Sometimes the biggest cataclysms don’t bother you at all, but then you’re moved by the most ridiculous things; that’s the way it is; of course you’re aware of it.  Of course you’re weak; you’re simply hanging on by a thread.  A human being, who is delicate and sensitive to changes in the weather and has back problems and doesn’t know whether his bladder is going to hold out or not, how is he supposed to be independent of all these things?  Of course he’s at the mercy of everything.  And he sleeps, sleeps badly and is lazy and vulgar and brutal and gentle and sensitive and everything; you can add anything you like to the list—you’ll find it in me.

I’ve had every possible kind of relationship that you can think of with women and with men.  What am I supposed to tell you?  That every person is completely different and the method you use in confronting one person won’t work with another?  Then you’ve just got to find another method.  And if you look for one, you won’t find it.  Either you’ve got it or you haven’t; there’s no grid that everything falls through on command.  You just feel attracted to someplace.  And then you’re either turned on or you’re not, and so on and so forth.  Whether it’s a woman or a man, in the final analysis it really makes no difference.  It’d be much more beneficial if more men did it, probably then there wouldn’t be so much overpopulation.

I’ve got the feeling that men and women are only ever experimenting.  That’s my opinion.  Because cohabitation and relations between men and women is [sic] really always an experiment, from the man’s perspective.   And it’s not any kind of natural recreation.  It’s also much more speculative.  Less cunning, because women are much more cunning and certainly more speculative.  Because I very seldom hang out with other people, my experimentation is always highly discontinuous.  Often even for months.  Afterwards I experiment again passionately, perhaps for a couple of days.

Now from time to time you get a kind of feeling of pleasure, and the more you reflect on it, the more abhorrent you’re bound to find everything, logically.

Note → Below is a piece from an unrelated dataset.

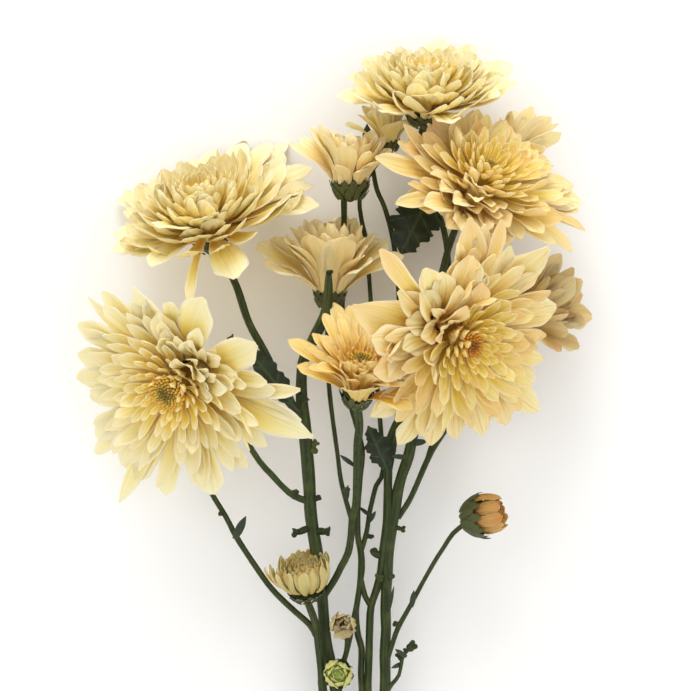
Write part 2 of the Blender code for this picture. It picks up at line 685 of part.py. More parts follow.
def leaf_solid(leaf):
    """A lobed leaf with its blade in thin plates on both sides of the midrib."""
    start, end = seen(*leaf.foot), seen(*leaf.tip)
    along = (end - start).normalized()
    side = Vector((0, 0, 1)).cross(along).normalized()
    face = along.cross(side)
    count = len(leaf.left)
    rings = []
    for k in range(count):
        s = k / (count - 1)
        rib = start + (end - start) * s + face * (leaf.arch * 4 * s * (1 - s))
        left = leaf.left[k] if k < count - 1 else 0.35
        right = leaf.right[k] if k < count - 1 else 0.35
        wave = 0.5 if k % 2 else -0.5
        drop_left = leaf.droop * (left / 8) ** 2 + (wave if 0 < k < count - 1 else 0)
        drop_right = leaf.droop * (right / 8) ** 2 - (wave if 0 < k < count - 1 else 0)
        a = rib + side * left + face * drop_left
        b = rib
        c = rib - side * right + face * drop_right
        thick = face * 0.8
        rings.append([a, b, c, c - thick, b - thick, a - thick])
    points, _ = rings_to_solid(rings)
    faces = []
    for k in range(count - 1):
        m, n = 6 * k, 6 * (k + 1)
        faces += [(m, m + 1, n + 1), (m, n + 1, n), (m + 1, m + 2, n + 2), (m + 1, n + 2, n + 1)]
        faces += [(m + 5, n + 4, m + 4), (m + 5, n + 5, n + 4)]
        faces += [(m + 4, n + 3, m + 3), (m + 4, n + 4, n + 3)]
        faces += [(m, n, n + 5), (m, n + 5, m + 5), (m + 2, m + 3, n + 3), (m + 2, n + 3, n + 2)]
    end_ring = 6 * (count - 1)
    faces += [(0, 5, 4), (0, 4, 1), (1, 4, 3), (1, 3, 2)]
    faces += [(end_ring, end_ring + 1, end_ring + 4), (end_ring, end_ring + 4, end_ring + 5)]
    faces += [(end_ring + 1, end_ring + 2, end_ring + 3), (end_ring + 1, end_ring + 3, end_ring + 4)]
    return points, faces


def fused(name, shapes, finish):
    """One closed object from overlapping shapes, the first of which carries the rest."""
    body = solid(name, *shapes[0])
    group = bpy.data.collections.new(name + "_pieces")
    bpy.context.scene.collection.children.link(group)
    for k, shape in enumerate(shapes[1:]):
        piece = solid(f"{name}_piece_{k}", *shape)
        bpy.context.scene.collection.objects.unlink(piece)
        group.objects.link(piece)
    join = body.modifiers.new("join", "BOOLEAN")
    join.operation = "UNION"
    join.operand_type = "COLLECTION"
    join.collection = group
    join.solver = "EXACT"
    apply_first(body)
    for piece in list(group.objects):
        bpy.data.objects.remove(piece, do_unlink=True)
    bpy.data.collections.remove(group)
    keep_outer_shell(body)
    if min((v.co.z for v in body.data.vertices), default=0.0) < -1e-6:
        trim_to_surface(body)
    body.data.materials.clear()
    body.data.materials.append(finish)
    return body


def apply_first(body):
    """Applies the object's only modifier."""
    bpy.ops.object.select_all(action="DESELECT")
    body.select_set(True)
    bpy.context.view_layer.objects.active = body
    bpy.ops.object.modifier_apply(modifier=body.modifiers[0].name)


def keep_outer_shell(body):
    """Fills sealed hollows and drops loose scraps, by keeping the shell of most volume."""
    work = bmesh.new()
    work.from_mesh(body.data)
    bmesh.ops.remove_doubles(work, verts=work.verts, dist=WELD * MM)
    left = set(work.faces)
    shells = []
    while left:
        shell, open_faces = set(), [left.pop()]
        while open_faces:
            face = open_faces.pop()
            shell.add(face)
            for edge in face.edges:
                for neighbour in edge.link_faces if len(edge.link_faces) == 2 else ():
                    if neighbour in left:
                        left.remove(neighbour)
                        open_faces.append(neighbour)
        volume = 0.0
        for face in shell:
            corners = [v.co for v in face.verts]
            for i in range(1, len(corners) - 1):
                volume += corners[0].dot(corners[i].cross(corners[i + 1])) / 6
        shells.append((volume, shell))
    best = max(shells, key=lambda pair: pair[0])[1]
    extra = [face for _, shell in shells if shell is not best for face in shell]
    bmesh.ops.delete(work, geom=extra, context="FACES")
    bmesh.ops.delete(work, geom=[v for v in work.verts if not v.link_faces], context="VERTS")
    work.to_mesh(body.data)
    work.free()


def trim_to_surface(body):
    """Cuts off what lies under the surface, which leaves small flat spots to rest on."""
    bpy.ops.mesh.primitive_cube_add(size=1.0, location=(0.0, 0.0, -0.05))
    table = bpy.context.object
    table.dimensions = (1.0, 1.0, 0.1)
    bpy.context.view_layer.update()
    cut = body.modifiers.new("cut", "BOOLEAN")
    cut.operation = "DIFFERENCE"
    cut.object = table
    cut.solver = "EXACT"
    apply_first(body)
    bpy.data.objects.remove(table, do_unlink=True)
    keep_outer_shell(body)


def smooth(body, angle):
    """Shades the body smooth, apart from edges that bend by more than this many degrees."""
    body.data.shade_smooth()
    body.data.set_sharp_from_angle(angle=math.radians(angle))


def stem_shapes():
    """Every green piece of the spray: shoots, calyxes, knobs, bracts and leaves."""
    shapes = [tube(shoot_line(knots), STEM_SIDES) for knots in SHOOTS.values()]
    for bloom in BLOOMS:
        seat, up, _, _ = frame_of(bloom)
        shapes.append(turned(cup_profile(bloom), seat, up, CUP_SIDES))
    for column, row, height, radius, wide, tall in KNOBS:
        points, faces = turned(
            ((0, -radius), (radius * 0.8, -radius * 0.6), (radius * 0.8, radius * 0.6), (0, radius)),
            Vector((0, 0, 0)), (0, 0, 1), 6,
        )
        centre = seen(column, row, height)
        points = [centre + Vector((p.x * wide, p.y * tall, p.z)) for p in points]
        shapes.append((points, faces))
    shapes += [bract_solid(*bract) for bract in BRACTS]
    shapes += [leaf_solid(leaf) for leaf in LEAVES]
    return shapes


def main():
    """Builds the green stems, then each flower head clear of all that stands before it."""
    clear_scene()
    finishes = {
        "green": material("stem_green", (0.090, 0.120, 0.045), 0.55),
        "cream": material("petal_cream", (0.870, 0.740, 0.420), 0.50),
        "peach": material("petal_peach", (0.860, 0.600, 0.300), 0.50),
        "bud": material("petal_bud", (0.600, 0.500, 0.200), 0.55),
    }
    shapes = stem_shapes()
    trees = [BVHTree.FromPolygons(points, faces) for points, faces in shapes]
    stems = fused("leafy_stems", shapes, finishes["green"])
    smooth(stems, 50)
    cores = {
        bloom.name: turned(core_profile(bloom), seen(*bloom.seat), bloom.axis, CUP_SIDES, 0.5)
        for bloom in BLOOMS
    }
    for bloom in BLOOMS:
        other_cores = [
            BVHTree.FromPolygons(*core) for name, core in cores.items() if name != bloom.name
        ]
        bent = [
            bent_clear(bloom, petal, trees + other_cores)
            for petal in petals_of(bloom, bloom.petals)
        ]
        blades = [blade(bloom, petal) for petal in bent if petal is not None]
        made = fused(bloom.name, [cores[bloom.name]] + blades, finishes[bloom.color])
        smooth(made, 40)
        trees += [BVHTree.FromPolygons(points, faces) for points, faces in blades]
        trees.append(BVHTree.FromPolygons(*cores[bloom.name]))


main()
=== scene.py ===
"""Looks of a cut spray chrysanthemum: petals, disc florets, calyxes, stems and leaves.

The spray lies on its back on a pale surface. +X is to its right, +Y runs from the cut end to the top
flower and +Z is up. Plan positions are columns and rows of a picture taken from straight above, each
with a height over the surface in millimetres, as in the solids that these pieces dress.
"""

import logging
import math
import random
from dataclasses import dataclass, field, replace
from enum import Enum

import bpy
import numpy as np
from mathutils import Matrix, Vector

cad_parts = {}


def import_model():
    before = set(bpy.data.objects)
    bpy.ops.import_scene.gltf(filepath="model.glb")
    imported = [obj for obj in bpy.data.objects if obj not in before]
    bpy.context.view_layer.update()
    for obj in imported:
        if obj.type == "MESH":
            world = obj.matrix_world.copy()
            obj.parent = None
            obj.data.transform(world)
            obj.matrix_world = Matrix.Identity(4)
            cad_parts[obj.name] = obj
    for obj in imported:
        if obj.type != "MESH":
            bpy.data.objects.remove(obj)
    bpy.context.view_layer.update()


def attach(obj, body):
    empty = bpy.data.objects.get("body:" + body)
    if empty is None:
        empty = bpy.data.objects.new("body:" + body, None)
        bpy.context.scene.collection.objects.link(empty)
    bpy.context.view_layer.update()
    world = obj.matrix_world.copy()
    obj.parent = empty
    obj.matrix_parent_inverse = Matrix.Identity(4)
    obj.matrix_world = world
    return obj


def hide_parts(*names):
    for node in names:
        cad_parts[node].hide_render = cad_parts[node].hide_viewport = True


LOG = logging.getLogger("spray")
MM = 0.001

# The picture: an eye this high over the surface, and this many columns to the unit of distance.
EYE_HEIGHT = 1000.0
PICTURE_REACH = 2700.0
PICTURE_WIDTH = 699
MIDDLE_COLUMN, MIDDLE_ROW = 349.5, 345.5
MIDDLE_X, MIDDLE_Y = 5.1, 71.7
SENSOR_WIDTH = 36.0

GOLDEN_TURN = math.radians(137.508)
UP = np.array([0.0, 0.0, 1.0])


def seen(column: float, row: float, height: float) -> np.ndarray:
    """The point at a column and row of the picture and at a height.

    Args:
        column: Column of the picture.
        row: Row of the picture.
        height: Height over the surface, in millimetres.

    Returns:
        The point, in millimetres.
    """
    per_column = (EYE_HEIGHT - height) / PICTURE_REACH
    return np.array([
        MIDDLE_X + (column - MIDDLE_COLUMN) * per_column,
        MIDDLE_Y + (MIDDLE_ROW - row) * per_column,
        height,
    ])


def unit(vector: np.ndarray) -> np.ndarray:
    """The vector at length one."""
    return vector / np.linalg.norm(vector)


def about(vector: np.ndarray, axis: np.ndarray, angle: np.ndarray) -> np.ndarray:
    """A vector turned about an axis.

    Args:
        vector: The vector, or one in each row.
        axis: The unit axis, or one in each row.
        angle: The turn in radians, or one for each row.

    Returns:
        The turned vectors, one in each row.
    """
    angle = np.asarray(angle)[..., None]
    along = np.sum(vector * axis, axis=-1, keepdims=True)
    return (
        vector * np.cos(angle) + np.cross(axis, vector) * np.sin(angle)
        + axis * along * (1 - np.cos(angle))
    )


def eased(value: np.ndarray) -> np.ndarray:
    """A share from 0 to 1 with a soft start and end."""
    value = np.clip(value, 0.0, 1.0)
    return value * value * (3 - 2 * value)


def linear(color: str) -> tuple[float, float, float, float]:
    """An sRGB hex colour as the linear colour that a shader takes.

    Args:
        color: Six hex digits.

    Returns:
        Red, green, blue and alpha.
    """
    parts = [int(color[k:k + 2], 16) / 255 for k in (0, 2, 4)]
    turned = [p / 12.92 if p <= 0.04045 else ((p + 0.055) / 1.055) ** 2.4 for p in parts]
    return (*turned, 1.0)


def feed(tree: bpy.types.NodeTree, node: bpy.types.Node, inputs: dict) -> None:
    """Gives inputs of a node their values, or links them to the sockets that feed them.

    Args:
        tree: The node tree.
        node: The node.
        inputs: Input name or number to a value, or to the socket that feeds it.
    """
    for name, value in inputs.items():
        if isinstance(value, bpy.types.NodeSocket):
            tree.links.new(value, node.inputs[name])
        else:
            node.inputs[name].default_value = value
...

Then things can also get pleasant again.  Then you get a bit of a feeling of triumph, which doesn’t last long either, because then you see again that the triumph is really based on very little, or on almost nothing at all.  So it can’t be changed.  But it can always be turned around or rather flipped.  Then you’d have to keep relearning what turning around is and what flipping is.  And you wouldn’t get anywhere.

Every person has his path, and every path is the true one.  And I think there are now five billion people and five billion true paths.  Human beings’ great misfortune is that they don’t want to follow their own path, that they always want to follow a different one.  They strive towards something other than what they are.  Of course every one of them is a great personality, whether he paints or sweeps floors or writes.  People always want something else.  That is the great misfortune of the world, ninety-eight percent of it; maybe we can even add a percentage point to that.  Every time you’re talking with somebody, you’re talking with an idiot.  But they’re likeable, because of course you’re no killjoy; you keep talking with people, you have dinner with them and it’s charming and nice.  And at bottom they’re brainless, because they never make the slightest effort.  Whatever you don’t use atrophies and dies off.   Because people only use their mouths but never use their brains, they get highly developed palates and chins, but there’s nothing left in their brains.  That’s the way it usually is.

I make sure that I’m as independent as possible from everything and everybody.  That’s always the first requirement, because it’s only then that you can act completely differently.  Even by yourself.   That’s the only way it can happen.

Humanity is logically always getting more intelligent, because it’s at the end of time, because there’s more and more inside it than fifty years ago, a hundred years ago, and so on.  That is on the one hand a step forward, as they say, but on the other hand, it naturally gets more and more spiteful the more it knows.  Because of course it sees more and more.  And people today see a lot more than people ten years ago, because of course they had no way of knowing what would be happening in ten years.  All that’s a part of us now.  And so we’re much smarter.  And if Wittgenstein were alive today, he wouldn’t be writing the way he did back then anymore.  In other words it’s less valuable than if Wittgenstein’s brain were thinking it today.  In that case there would of course be more stuff inside it now than then, but Wittgenstein’s brain isn’t around anymore.
I think it’s all very good.  They’re sentences1 that strictly speaking just fall apart again and dissolve into nothing, but they’re actually very well constructed and stir the imagination more than most of the others that have ever been written.  

If any elegant people have stopped by here, they’ve always been Wittgensteins.  Of course I never knew him personally.  I only knew his nephew.  The family owned a peninsula and some mountainside houses; those people have long been filthy rich, right up until today.   At some point they got rich, I have no idea when, and the same goes for the Köcherts, the Viennese jewelers; of course they’re all related; the Wittgensteins, Köcherts, have those palatial houses in Vienna and have been patrons of the arts for two hundred years, and Hugo Wolf, Johannes Brahms and everybody else they wanted to stayed there overnight and lived there and wrote pieces of music for them; really well-to-do people for whom money, even millions, was no object.  You can calmly give away seven million when you’ve got a hundred.  And I can calmly go to any village anywhere and “simplify” myself as a schoolteacher if I have four million pounds in the Bank of England.  But that’s really not so unpleasant.  You just can’t get by on it.  You see all these people constantly looking for exits and always on the run.  Everybody always is.  Even the chimneysweep.  Until at some point he never comes up anymore.

THE END

  1. Here Bernhard seems to be talking about Wittgenstein’s propositions in the Tractatus Logico-Philosophicus.